• _The request_: Take each line containing "joints" and report it exactly as written.

• _Records_:
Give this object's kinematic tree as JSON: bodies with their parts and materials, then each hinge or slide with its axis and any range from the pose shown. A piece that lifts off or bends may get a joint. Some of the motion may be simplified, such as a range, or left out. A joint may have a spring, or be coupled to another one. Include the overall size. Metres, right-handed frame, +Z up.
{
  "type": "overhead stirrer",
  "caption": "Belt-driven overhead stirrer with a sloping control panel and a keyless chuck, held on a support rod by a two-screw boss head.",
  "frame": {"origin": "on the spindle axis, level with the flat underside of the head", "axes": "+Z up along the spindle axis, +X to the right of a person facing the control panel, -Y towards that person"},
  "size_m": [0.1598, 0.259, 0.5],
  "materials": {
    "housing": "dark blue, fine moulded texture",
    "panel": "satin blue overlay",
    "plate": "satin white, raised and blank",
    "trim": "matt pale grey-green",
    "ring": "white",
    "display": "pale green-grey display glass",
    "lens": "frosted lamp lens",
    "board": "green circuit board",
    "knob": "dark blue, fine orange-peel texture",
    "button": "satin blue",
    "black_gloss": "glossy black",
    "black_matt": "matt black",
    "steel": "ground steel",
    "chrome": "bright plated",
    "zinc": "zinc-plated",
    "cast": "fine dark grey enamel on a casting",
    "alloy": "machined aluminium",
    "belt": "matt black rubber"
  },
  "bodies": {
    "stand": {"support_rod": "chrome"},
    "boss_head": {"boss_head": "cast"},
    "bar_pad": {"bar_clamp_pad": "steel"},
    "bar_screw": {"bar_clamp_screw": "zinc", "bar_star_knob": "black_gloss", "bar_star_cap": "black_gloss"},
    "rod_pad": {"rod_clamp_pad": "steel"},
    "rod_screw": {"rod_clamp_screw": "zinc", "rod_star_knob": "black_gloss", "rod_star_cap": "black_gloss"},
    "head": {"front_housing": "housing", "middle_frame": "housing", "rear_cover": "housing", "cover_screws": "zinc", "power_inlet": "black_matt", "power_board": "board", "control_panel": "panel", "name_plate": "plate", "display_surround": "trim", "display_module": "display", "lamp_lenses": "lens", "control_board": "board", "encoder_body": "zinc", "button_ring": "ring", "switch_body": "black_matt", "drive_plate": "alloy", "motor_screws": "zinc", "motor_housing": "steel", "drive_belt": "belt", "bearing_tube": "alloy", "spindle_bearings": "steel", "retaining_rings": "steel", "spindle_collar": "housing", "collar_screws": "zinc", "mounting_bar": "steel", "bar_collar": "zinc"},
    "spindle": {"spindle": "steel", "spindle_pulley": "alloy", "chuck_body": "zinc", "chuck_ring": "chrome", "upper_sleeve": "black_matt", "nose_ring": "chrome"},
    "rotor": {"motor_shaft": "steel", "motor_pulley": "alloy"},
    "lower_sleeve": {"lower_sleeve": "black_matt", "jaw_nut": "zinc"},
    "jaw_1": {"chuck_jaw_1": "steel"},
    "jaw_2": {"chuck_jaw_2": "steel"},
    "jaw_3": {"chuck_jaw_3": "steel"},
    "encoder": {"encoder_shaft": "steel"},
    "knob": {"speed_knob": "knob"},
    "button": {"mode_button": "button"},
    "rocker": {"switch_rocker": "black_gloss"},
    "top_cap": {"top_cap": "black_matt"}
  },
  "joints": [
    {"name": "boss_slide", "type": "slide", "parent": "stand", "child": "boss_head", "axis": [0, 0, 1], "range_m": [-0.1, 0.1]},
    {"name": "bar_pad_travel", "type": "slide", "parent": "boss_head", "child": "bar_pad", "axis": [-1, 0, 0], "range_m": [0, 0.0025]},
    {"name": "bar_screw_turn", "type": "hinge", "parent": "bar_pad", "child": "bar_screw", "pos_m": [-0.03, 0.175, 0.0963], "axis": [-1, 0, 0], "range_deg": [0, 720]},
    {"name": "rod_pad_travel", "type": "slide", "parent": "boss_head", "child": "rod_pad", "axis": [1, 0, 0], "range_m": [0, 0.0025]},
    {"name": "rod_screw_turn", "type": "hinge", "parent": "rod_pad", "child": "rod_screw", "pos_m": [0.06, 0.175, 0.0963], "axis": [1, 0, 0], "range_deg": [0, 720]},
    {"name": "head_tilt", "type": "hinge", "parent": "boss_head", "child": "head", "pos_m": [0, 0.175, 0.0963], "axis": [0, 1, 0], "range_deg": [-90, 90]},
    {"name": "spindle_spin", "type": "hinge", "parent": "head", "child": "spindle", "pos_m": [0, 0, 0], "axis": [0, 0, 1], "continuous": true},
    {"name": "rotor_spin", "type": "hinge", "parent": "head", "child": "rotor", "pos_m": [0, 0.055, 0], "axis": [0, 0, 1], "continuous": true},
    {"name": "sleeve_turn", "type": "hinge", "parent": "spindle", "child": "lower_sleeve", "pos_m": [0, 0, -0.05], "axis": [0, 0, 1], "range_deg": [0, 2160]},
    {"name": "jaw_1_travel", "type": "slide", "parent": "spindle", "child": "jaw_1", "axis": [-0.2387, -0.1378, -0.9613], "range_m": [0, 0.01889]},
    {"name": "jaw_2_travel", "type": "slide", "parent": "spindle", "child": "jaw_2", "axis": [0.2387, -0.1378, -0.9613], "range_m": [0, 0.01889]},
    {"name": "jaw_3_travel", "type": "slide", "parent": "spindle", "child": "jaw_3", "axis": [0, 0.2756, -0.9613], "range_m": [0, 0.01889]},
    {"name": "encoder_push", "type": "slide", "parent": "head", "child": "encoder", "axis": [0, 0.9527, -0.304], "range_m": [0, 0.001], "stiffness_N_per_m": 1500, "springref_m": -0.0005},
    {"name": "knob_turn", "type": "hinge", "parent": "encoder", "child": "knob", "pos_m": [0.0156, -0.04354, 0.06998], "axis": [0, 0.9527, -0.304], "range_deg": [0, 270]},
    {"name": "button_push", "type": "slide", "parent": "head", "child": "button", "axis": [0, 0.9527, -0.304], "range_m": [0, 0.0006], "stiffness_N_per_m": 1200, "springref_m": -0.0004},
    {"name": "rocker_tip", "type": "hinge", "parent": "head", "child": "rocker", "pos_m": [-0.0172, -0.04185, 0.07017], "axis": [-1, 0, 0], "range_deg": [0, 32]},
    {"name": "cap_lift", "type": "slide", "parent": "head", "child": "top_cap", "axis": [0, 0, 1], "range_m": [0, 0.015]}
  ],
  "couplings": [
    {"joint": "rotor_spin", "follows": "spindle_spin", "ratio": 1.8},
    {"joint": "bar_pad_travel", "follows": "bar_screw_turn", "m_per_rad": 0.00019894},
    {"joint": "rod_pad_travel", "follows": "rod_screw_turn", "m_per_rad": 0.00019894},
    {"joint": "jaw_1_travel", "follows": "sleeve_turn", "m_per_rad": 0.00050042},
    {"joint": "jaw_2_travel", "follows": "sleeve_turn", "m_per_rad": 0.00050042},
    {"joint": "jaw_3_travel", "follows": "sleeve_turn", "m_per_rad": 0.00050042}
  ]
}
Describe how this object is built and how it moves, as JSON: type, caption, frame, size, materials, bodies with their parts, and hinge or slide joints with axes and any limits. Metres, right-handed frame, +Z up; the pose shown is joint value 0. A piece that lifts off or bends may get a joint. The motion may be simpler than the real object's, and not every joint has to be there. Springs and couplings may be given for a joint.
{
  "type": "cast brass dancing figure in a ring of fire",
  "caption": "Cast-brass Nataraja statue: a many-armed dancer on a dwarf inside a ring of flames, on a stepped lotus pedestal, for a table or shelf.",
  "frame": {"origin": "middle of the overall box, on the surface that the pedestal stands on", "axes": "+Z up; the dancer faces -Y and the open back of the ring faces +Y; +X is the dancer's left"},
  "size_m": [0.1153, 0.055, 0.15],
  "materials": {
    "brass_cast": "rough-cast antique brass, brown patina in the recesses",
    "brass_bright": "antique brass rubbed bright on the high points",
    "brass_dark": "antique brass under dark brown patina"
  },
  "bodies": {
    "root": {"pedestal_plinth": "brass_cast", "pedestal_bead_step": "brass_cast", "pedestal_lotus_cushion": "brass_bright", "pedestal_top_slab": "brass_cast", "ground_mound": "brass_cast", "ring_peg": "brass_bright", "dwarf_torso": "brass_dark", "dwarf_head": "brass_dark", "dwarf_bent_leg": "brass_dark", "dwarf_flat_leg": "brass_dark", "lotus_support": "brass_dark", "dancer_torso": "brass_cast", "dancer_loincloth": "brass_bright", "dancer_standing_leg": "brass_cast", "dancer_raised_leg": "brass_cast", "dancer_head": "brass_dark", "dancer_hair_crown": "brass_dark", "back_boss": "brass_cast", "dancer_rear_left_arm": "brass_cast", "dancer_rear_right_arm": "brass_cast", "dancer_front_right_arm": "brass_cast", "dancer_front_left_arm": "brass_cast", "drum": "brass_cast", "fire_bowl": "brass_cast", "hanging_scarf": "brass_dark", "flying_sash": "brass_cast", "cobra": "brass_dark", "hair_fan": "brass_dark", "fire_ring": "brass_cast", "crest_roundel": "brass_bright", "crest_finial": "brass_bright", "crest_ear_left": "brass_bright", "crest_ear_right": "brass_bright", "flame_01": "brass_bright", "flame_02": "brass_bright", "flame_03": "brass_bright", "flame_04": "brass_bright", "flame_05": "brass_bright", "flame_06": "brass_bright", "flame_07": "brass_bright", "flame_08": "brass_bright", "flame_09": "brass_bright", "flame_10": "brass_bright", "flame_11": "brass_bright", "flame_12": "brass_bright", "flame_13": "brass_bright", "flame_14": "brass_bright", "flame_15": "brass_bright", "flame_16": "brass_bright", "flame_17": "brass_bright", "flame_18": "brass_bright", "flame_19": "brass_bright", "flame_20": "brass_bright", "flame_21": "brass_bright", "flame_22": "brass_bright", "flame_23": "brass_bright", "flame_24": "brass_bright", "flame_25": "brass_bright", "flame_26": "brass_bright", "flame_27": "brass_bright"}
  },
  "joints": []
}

• _Full answer_:
  "joints": [
Describe how this object is built and how it moves, as JSON: type, caption, frame, size, materials, bodies with their parts, and hinge or slide joints with axes and any limits. Metres, right-handed frame, +Z up; the pose shown is joint value 0. A piece that lifts off or bends may get a joint. The motion may be simpler than the real object's, and not every joint has to be there. Springs and couplings may be given for a joint.
  "joints": []